FAIL TO SURRENDER INSURANCE CARD VS. OPERATE MOTOR VEHICLE NO INSURANCE
The two most common sections that we see Ontario driver’s charged under are:
“Compulsory automobile insurance
2. (1) Subject to the regulations, no owner or lessee of a motor vehicle shall,
(a) operate the motor vehicle; or
(b) cause or permit the motor vehicle to be operated,
on a highway unless the motor vehicle is insured under a contract of automobile insurance. 1994, c. 11, s. 383; 1996, c. 21, s. 50 (3).”
2) CAIA s.3(1):
“Operator to carry insurance card
3. (1) An operator of a motor vehicle on a highway shall have in the motor vehicle at all times,
(a) an insurance card for the motor vehicle; or
(b) an insurance card evidencing that the operator is insured under a contract of automobile insurance,
and the operator shall surrender the insurance card for reasonable inspection upon the demand of a police officer. R.S.O. 1990, c. C.25, s. 3 (1).“
The main difference between these two offences is that the first section alleges that the vehicle was driven (or permitted to have been driven) without insurance. Whereas the second section alleges that the driver of the vehicle failed to surrender a valid insurance card when demanded to do so by police, but not necessarily that the vehicle was not insured.
The respective penalties for each section reflect the relative seriousness of each offence.
For an offence under CAIA s.2(1)(a) or s.2(1)(b) where the vehicle was driven without insurance, the court can apply very serious penalties:
(3) Every owner or lessee of a motor vehicle who,
(a) contravenes subsection (1) of this section or subsection 13 (11); or
(b) surrenders an insurance card for inspection to a police officer, when requested to do so, purporting to show that the motor vehicle is insured under a contract of automobile insurance when the motor vehicle is not so insured,
is guilty of an offence and is liable on a first conviction to a fine of not less than $5,000 and not more than $25,000 and on a subsequent conviction to a fine of not less than $10,000 and not more than $50,000 and, in addition, his or her driver’s licence may be suspended for a period of not more than one year. R.S.O. 1990, c. C.25, s. 2 (3); 1996, c. 21, s. 50 (4); 2002, c. 22, s. 33.”
When considering a fine being issued by the court, it is important to understand that fines issued by Ontario courts are subject to a 25% victim fine surcharge. For a first offence, the total payable fine becomes $6,2500 up to $31,250. For a subsequent offence, the total payable fine becomes $12,500 up to $62,500.

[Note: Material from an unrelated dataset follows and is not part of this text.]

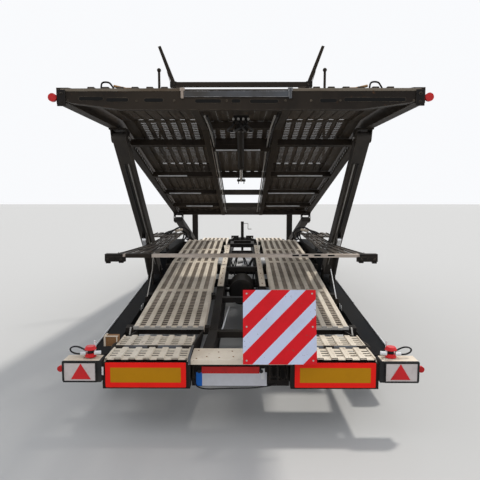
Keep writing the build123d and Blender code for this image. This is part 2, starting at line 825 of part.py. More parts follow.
# Posts on the rails: for the wheel lift frame, and for the front platform to rest on
wing_post_inner = arm_inner + 20
wing_post_outer = half_width - 40
with BuildPart() as rail_posts:
    for x in (wing_post_inner, wing_post_outer):
        side_prism(x, x + lug_thick, [
            (wing_pivot[0] - 70, hump_rail_z), (wing_pivot[0] + 130, hump_rail_z),
            (wing_pivot[0] + 35, wing_pivot[1]), (wing_pivot[0] - 35, wing_pivot[1]),
        ])
        cross_pin(wing_pivot, 35, x, x + lug_thick)
    cross_pin(wing_pivot, pin_radius, wing_post_inner, wing_post_outer)
    side_prism(arm_inner, arm_outer, [
        (post_station, rail_height(post_station)),
        (post_station + post_length, rail_height(post_station + post_length)),
        (post_station + post_length, platform_z - flat_gap), (post_station, platform_z - flat_gap),
    ])
    mirror(about=Plane.YZ)
save(rail_posts, "rail_posts")

# Wheel lift frame: a bar behind and a perforated wing along each side
wing_top = wing_z + wing_sheet
with BuildPart() as lift_bar:
    block((-half_width, half_width), (wing_rear, wing_rear + wing_bar), (wing_z, wing_top + 8))
save(lift_bar, "lift_bar")

with BuildPart() as lift_wings:
    with BuildSketch(Plane.XY.offset(wing_z)):
        with BuildLine():
            Polyline([
                (wing_inner, y_at(wing_rear + wing_bar)), (half_width, y_at(wing_rear + wing_bar)),
                (half_width, y_at(wing_notch_start)), (wing_notch_x, y_at(wing_notch_start)),
                (wing_notch_x, y_at(wing_notch_end)), (half_width, y_at(wing_notch_end)),
                (half_width, y_at(wing_front)), (wing_front_inner, y_at(wing_front)),
            ], close=True)
        make_face()
    extrude(amount=wing_sheet)
    pivot_in = wing_post_inner + lug_thick + flat_gap
    pivot_out = wing_post_outer - flat_gap
    cross_pin(wing_pivot, 34, pivot_in, pivot_out)
    side_prism(pivot_in, pivot_out, [
        (wing_front - 150, wing_z), (wing_pivot[0], wing_pivot[1] - 30),
        (wing_pivot[0], wing_pivot[1] + 30), (wing_front - 150, wing_top),
    ])
    cross_pin(wing_pivot, pin_radius + pin_play, pivot_in, pivot_out, Mode.SUBTRACT)
    mirror(about=Plane.YZ)
save(lift_wings, "lift_wings")

# Upper deck side beams, kinked over the rear arms
deck_end = deck_kink + deck_run
hinge_centre = (deck_end + platform_gap / 2, platform_z + hinge_lift)


def knuckle(x_from, x_to, beam_end):
    """Hinge knuckle between a beam's end and the hinge line."""
    side_prism(x_from, x_to, [
        (beam_end, hinge_centre[1] - 30), (hinge_centre[0], hinge_centre[1] - knuckle_radius),
        (hinge_centre[0], hinge_centre[1] + knuckle_radius), (beam_end, hinge_centre[1] + 30),
    ])
    cross_pin(hinge_centre, knuckle_radius, x_from, x_to)


beam_crest = (deck_kink + 40, deck_kink_z + kink_beam_depth)
beam_nose = main_point(main_p_at(deck_end, main_beam_depth), main_beam_depth)


def beam_top_at(station):
    """Point on the sloping top of the upper side beam at a station."""
    share = (station - beam_crest[0]) / (beam_nose[0] - beam_crest[0])
    return station, beam_crest[1] + share * (beam_nose[1] - beam_crest[1])


knuckle_inner = half_width - side_beam_width + 2
knuckle_outer = half_width - 2
with BuildPart() as upper_side_beams:
    side_prism(half_width - side_beam_width, half_width, [
        (deck_rear, deck_kink_z - 10), (deck_kink, deck_kink_z), main_point(main_p_at(deck_end), 0),
        beam_nose, beam_crest, (deck_kink - 60, deck_kink_z + kink_beam_depth),
        (deck_rear, deck_kink_z + 95),
    ])
    knuckle(knuckle_inner, knuckle_inner + knuckle_width, deck_end)
    knuckle(knuckle_outer - knuckle_width, knuckle_outer, deck_end)
    cross_pin(hinge_centre, knuckle_pin, knuckle_inner, knuckle_outer)
    mirror(about=Plane.YZ)
save(upper_side_beams, "upper_side_beams")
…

In addition, the court may issue a driver’s licence suspension for a period of not more than one year. The social, employment, and financial consequences of a driver’s licence suspension can sometimes exceed the impact of the court ordered fine.
A conviction under CAIA 3(1) for simply failing to surrender an insurance card (but not necessarily have driven a non-insured vehicle) are proportionately less.
(3) A person who contravenes this section is guilty of an offence and on conviction is liable to a fine of not more than $400. R.S.O. 1990, c. C.25, s. 3 (3); 1996, c. 21, s. 50 (7).”
Again, this fine is subject to the 25% victim fine surcharge for a maximum total payable fine of $500. Normally however, a ticket for failing to surrender an insurance card would only carry a set fine of $50 plus the victim fine surcharge and court costs.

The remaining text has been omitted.